At our nine-month pediatrician visit last Wednesday, Claire weighed 14 lb 10 oz and Katherine was 16 lb 4 oz; Katherine is 27 1/2" tall, while Claire is only 26". Katherine has shot up into the 50% height-wise, 10% weight, while Claire is 10% height and <3% weight. However, she has gained a full pound since our weight check of three weeks ago, and two pounds since the bronchiolitis took her down to 12 lb 10 oz. Clearly, the solids are agreeing with them.

In addition to the solids, the girls are still nursing at least 4-5 times a day. I saw Nico talk about quitting nursing, and it made me think. My original plan was to wean them after a year, so that we could start trying in earnest for baby #3, but I'm not sure that's how it's going to work out. At nine months, we are nowhere near ready to wean, and I have my doubts that this will significantly change three months from now, although I know that teeth (which they still don't have) might well change everything.

I'm also having doubts about just how ready I am for the arrival of a third baby. I know I certainly couldn't cope if you handed me another newborn tomorrow, but isn't useful one way or the other, since they'd be at least 18 months even if I got pregnant tomorrow. I'll post more about this at some point in the future, but for the moment, suffice it to say that I'm not feeling so much internal pressure to wean them ASAP so I can start trying to get pregnant again.

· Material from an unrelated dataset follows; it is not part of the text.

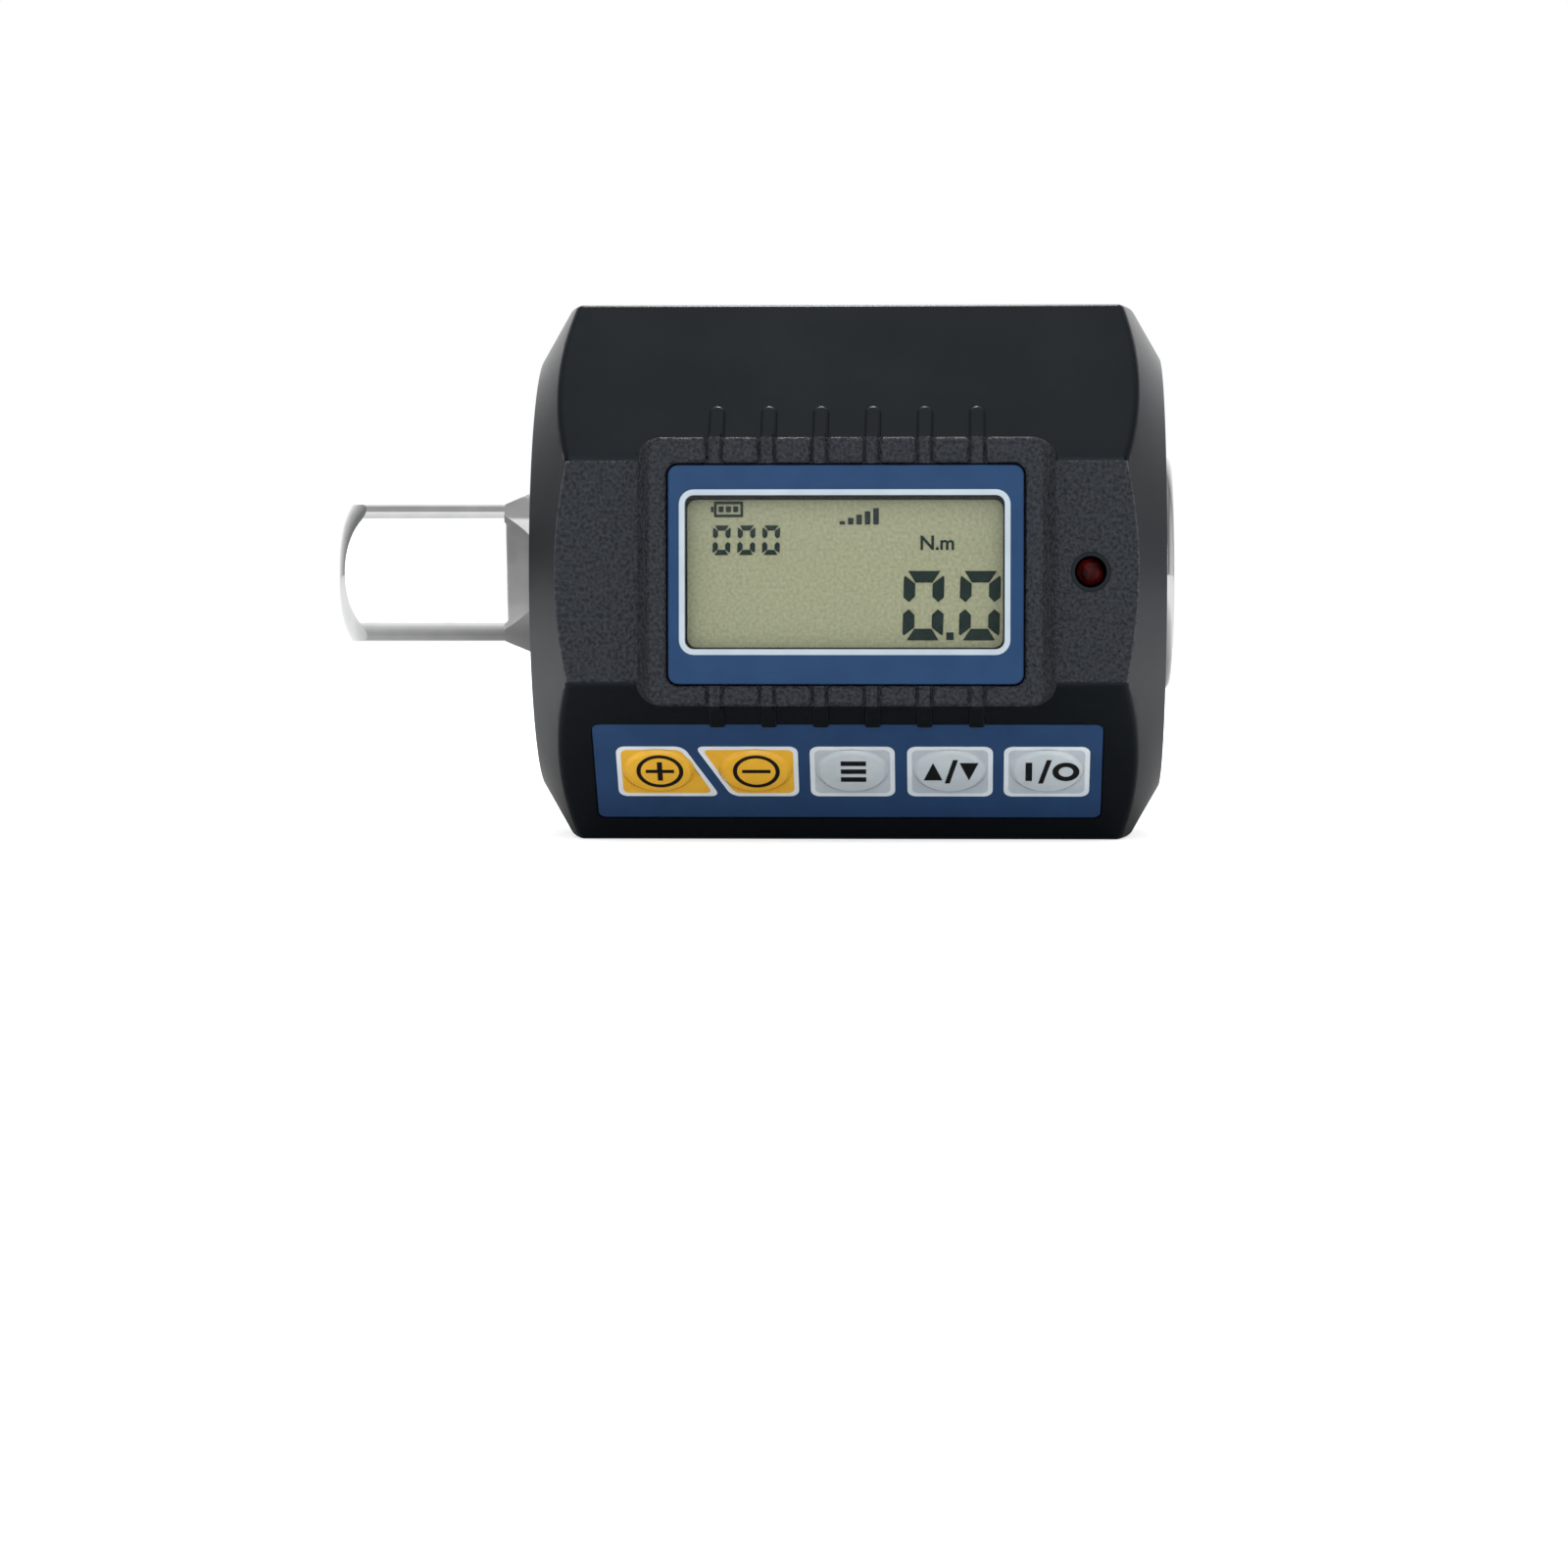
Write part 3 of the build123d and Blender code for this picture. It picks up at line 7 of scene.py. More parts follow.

Well, technically you could say we're trying now, though this is partly due to dissatisfaction with various birth control methods. However, when I say "trying", I mean "take lots of artificial hormones, go through invasive procedures, and prepare myself for the possibilities of hospitalization and another multiple pregnancy, while mothering toddler twins". When you put it like that, why no, I don't really feel like rushing out and weaning immediately, just so I can get started. We'll see where I am in a few months, I guess.

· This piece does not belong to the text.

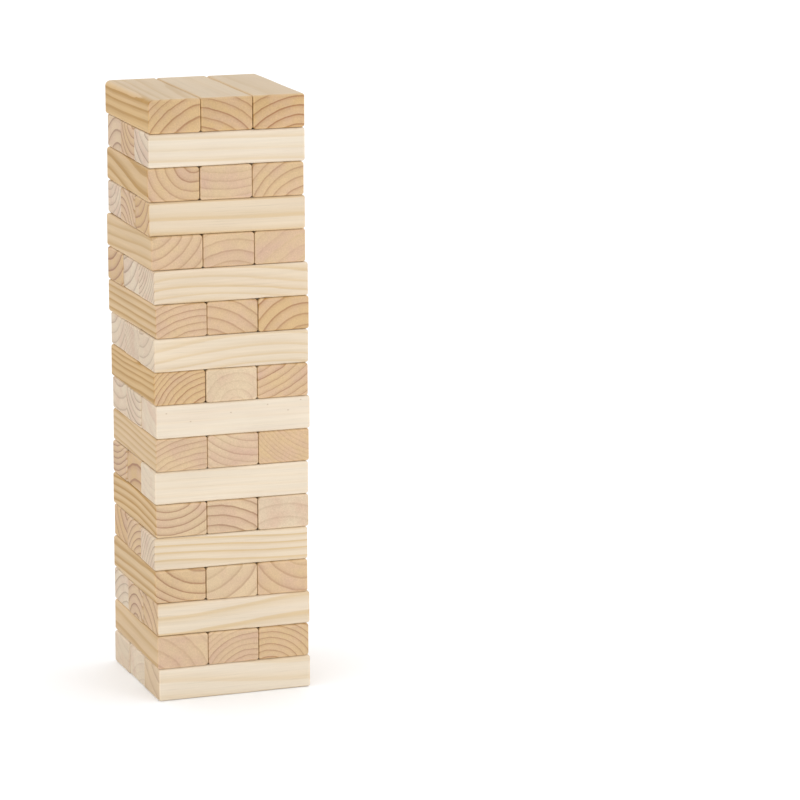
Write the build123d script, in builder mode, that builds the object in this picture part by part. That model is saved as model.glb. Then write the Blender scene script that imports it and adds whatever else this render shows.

So that's the state of the highchair right now, going well overall. The state of the nursery is not so good, as I am currently getting a colossal dose of karmic retribution for all that good sleeping they did from 10 weeks on. 9-month sleep regression, I hate you, please leave soon... but that's a topic for another post.

Tuesday, June 05, 2007

Bad Mother Chronicles, part 7534

Let's say your hypothetical nearly-nine-month-old has been displaying hypothetical signs of crankiness all day long. To stop the crying bout, you hypothetically pop her in her high chair and feed her a supper of hypothetical pasta, applesauce, and yogurt. When she spits it out all over her face, you turn to feed her hypothetical twin sister, and in the meantime, hypothetical baby #1 falls asleep in her high chair, with applesauce and yogurt all over her face. Do you:

a) wake the baby up enough to wash her face, bathe her, and put her to bed
b) let the baby sleep, slumped over on her tray, until she wakes up on her own
c) let the baby sleep while you reach for the camera
d) let the baby sleep, reach for the camera, and post the picture on the internets

Double extra bonus points when, a few hours later, the baby in question spikes a hypothetical fever of 102.4 degrees!

(She woke up while I was reaching for the camera, but the picture managed to catch the essence of tired baby anyway.)